▸ **WORK TO BE COMPLETED**: Reproduce exactly the lines below, from the first through the one containing "const hornRadius = 0.45;", and nothing more.

▸ **SOURCE DATA**:
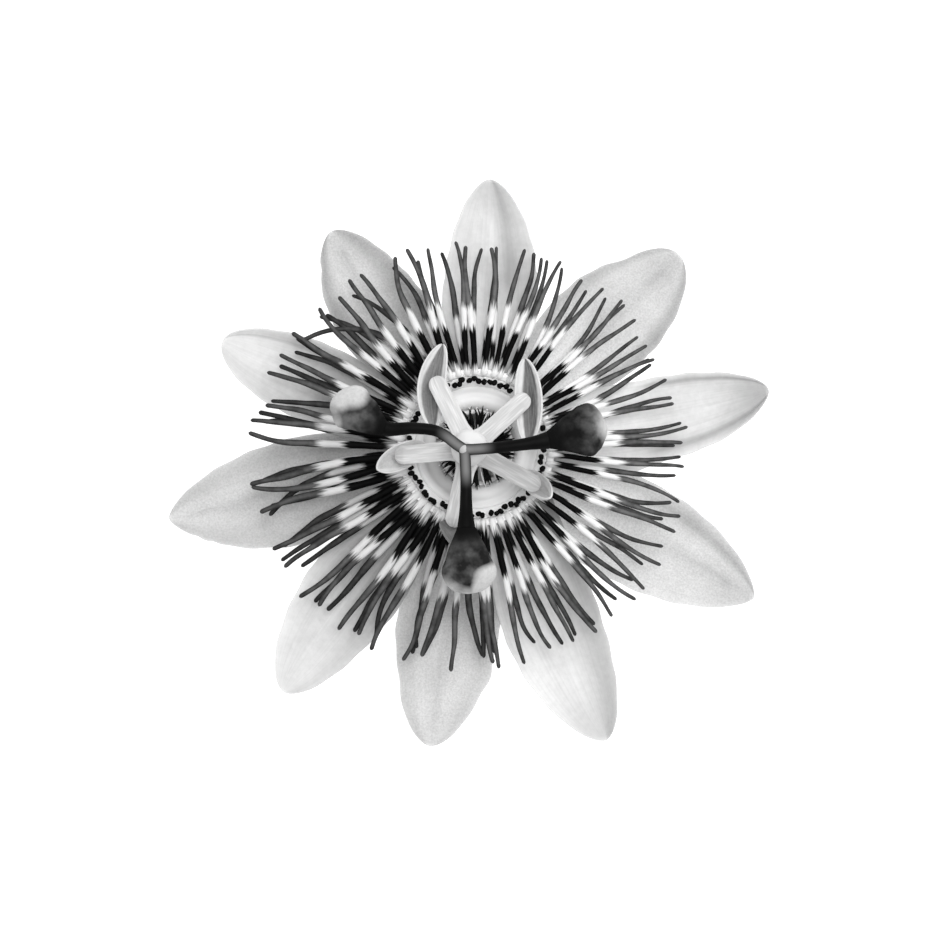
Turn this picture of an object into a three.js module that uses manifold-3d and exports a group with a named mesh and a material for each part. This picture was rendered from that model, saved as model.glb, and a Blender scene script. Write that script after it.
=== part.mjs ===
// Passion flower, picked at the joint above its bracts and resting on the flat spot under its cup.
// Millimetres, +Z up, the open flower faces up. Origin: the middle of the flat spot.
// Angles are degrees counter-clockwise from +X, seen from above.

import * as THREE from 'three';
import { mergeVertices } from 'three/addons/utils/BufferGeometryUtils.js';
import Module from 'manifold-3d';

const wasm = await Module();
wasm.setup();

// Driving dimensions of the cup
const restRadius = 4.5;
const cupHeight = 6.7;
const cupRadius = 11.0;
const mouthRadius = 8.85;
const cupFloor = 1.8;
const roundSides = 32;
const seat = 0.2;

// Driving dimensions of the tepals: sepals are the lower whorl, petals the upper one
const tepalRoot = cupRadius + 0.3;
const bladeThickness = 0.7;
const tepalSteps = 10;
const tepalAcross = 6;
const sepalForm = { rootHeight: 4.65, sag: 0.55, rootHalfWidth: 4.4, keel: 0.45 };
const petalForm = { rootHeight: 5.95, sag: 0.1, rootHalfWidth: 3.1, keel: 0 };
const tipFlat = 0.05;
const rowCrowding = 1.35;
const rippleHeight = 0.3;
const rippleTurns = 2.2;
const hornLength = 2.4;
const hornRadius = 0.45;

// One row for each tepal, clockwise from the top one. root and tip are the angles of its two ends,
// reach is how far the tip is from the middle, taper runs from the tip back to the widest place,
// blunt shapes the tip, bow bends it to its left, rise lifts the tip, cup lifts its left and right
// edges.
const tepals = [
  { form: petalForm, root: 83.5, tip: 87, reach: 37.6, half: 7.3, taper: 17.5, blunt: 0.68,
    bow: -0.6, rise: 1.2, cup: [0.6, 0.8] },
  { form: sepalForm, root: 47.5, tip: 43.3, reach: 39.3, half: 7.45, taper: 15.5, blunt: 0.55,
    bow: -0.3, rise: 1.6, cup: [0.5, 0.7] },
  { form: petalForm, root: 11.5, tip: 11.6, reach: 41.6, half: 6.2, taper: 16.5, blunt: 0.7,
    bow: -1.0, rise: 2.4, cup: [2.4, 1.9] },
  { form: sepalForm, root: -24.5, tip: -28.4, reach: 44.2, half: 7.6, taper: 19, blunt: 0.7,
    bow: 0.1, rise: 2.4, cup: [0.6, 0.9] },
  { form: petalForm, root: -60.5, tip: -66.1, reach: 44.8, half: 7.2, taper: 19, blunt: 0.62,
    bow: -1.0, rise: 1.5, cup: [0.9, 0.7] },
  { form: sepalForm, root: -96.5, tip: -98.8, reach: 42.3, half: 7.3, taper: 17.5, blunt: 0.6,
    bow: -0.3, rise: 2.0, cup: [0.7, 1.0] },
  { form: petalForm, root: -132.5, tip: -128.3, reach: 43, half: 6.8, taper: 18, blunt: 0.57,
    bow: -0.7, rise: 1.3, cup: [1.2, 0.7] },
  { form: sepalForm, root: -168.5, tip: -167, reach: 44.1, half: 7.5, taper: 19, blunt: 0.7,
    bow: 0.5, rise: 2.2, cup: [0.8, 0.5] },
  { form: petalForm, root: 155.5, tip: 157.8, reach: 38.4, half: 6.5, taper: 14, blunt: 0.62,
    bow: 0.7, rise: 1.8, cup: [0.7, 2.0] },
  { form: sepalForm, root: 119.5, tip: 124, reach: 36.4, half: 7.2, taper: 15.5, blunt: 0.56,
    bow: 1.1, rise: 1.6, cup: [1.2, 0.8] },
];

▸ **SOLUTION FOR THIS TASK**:
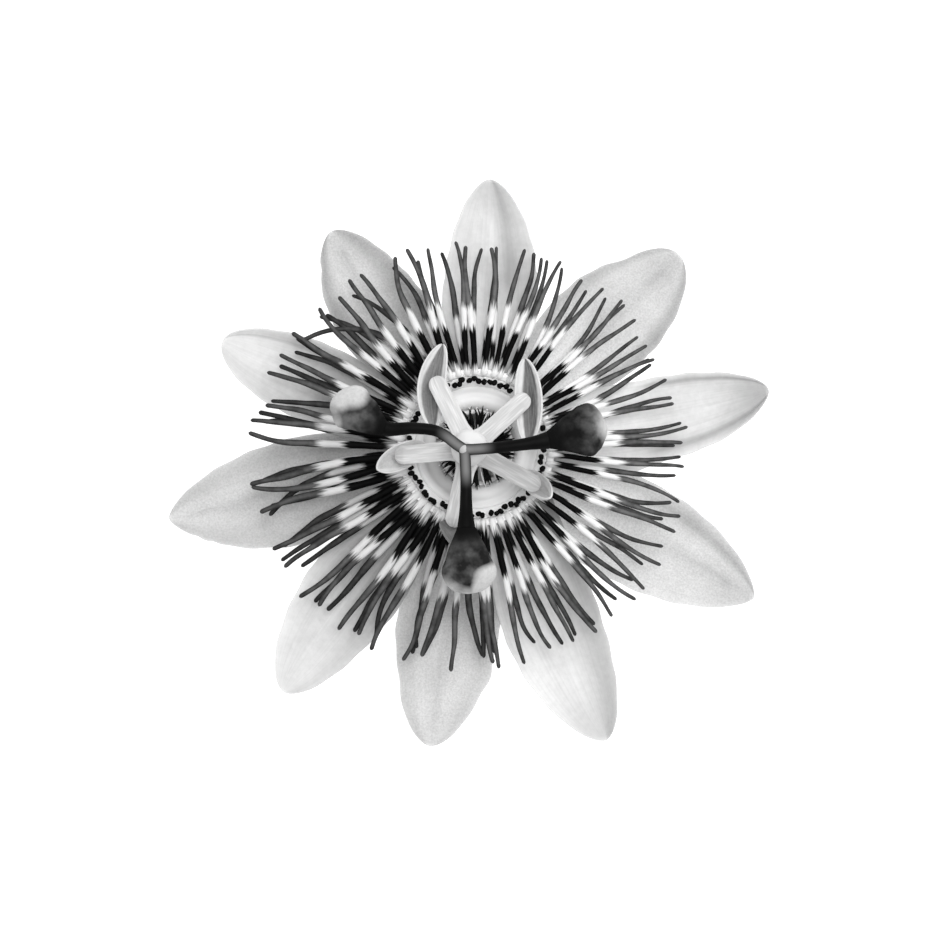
Turn this picture of an object into a three.js module that uses manifold-3d and exports a group with a named mesh and a material for each part. This picture was rendered from that model, saved as model.glb, and a Blender scene script. Write that script after it.
=== part.mjs ===
// Passion flower, picked at the joint above its bracts and resting on the flat spot under its cup.
// Millimetres, +Z up, the open flower faces up. Origin: the middle of the flat spot.
// Angles are degrees counter-clockwise from +X, seen from above.

import * as THREE from 'three';
import { mergeVertices } from 'three/addons/utils/BufferGeometryUtils.js';
import Module from 'manifold-3d';

const wasm = await Module();
wasm.setup();

// Driving dimensions of the cup
const restRadius = 4.5;
const cupHeight = 6.7;
const cupRadius = 11.0;
const mouthRadius = 8.85;
const cupFloor = 1.8;
const roundSides = 32;
const seat = 0.2;

// Driving dimensions of the tepals: sepals are the lower whorl, petals the upper one
const tepalRoot = cupRadius + 0.3;
const bladeThickness = 0.7;
const tepalSteps = 10;
const tepalAcross = 6;
const sepalForm = { rootHeight: 4.65, sag: 0.55, rootHalfWidth: 4.4, keel: 0.45 };
const petalForm = { rootHeight: 5.95, sag: 0.1, rootHalfWidth: 3.1, keel: 0 };
const tipFlat = 0.05;
const rowCrowding = 1.35;
const rippleHeight = 0.3;
const rippleTurns = 2.2;
const hornLength = 2.4;
const hornRadius = 0.45;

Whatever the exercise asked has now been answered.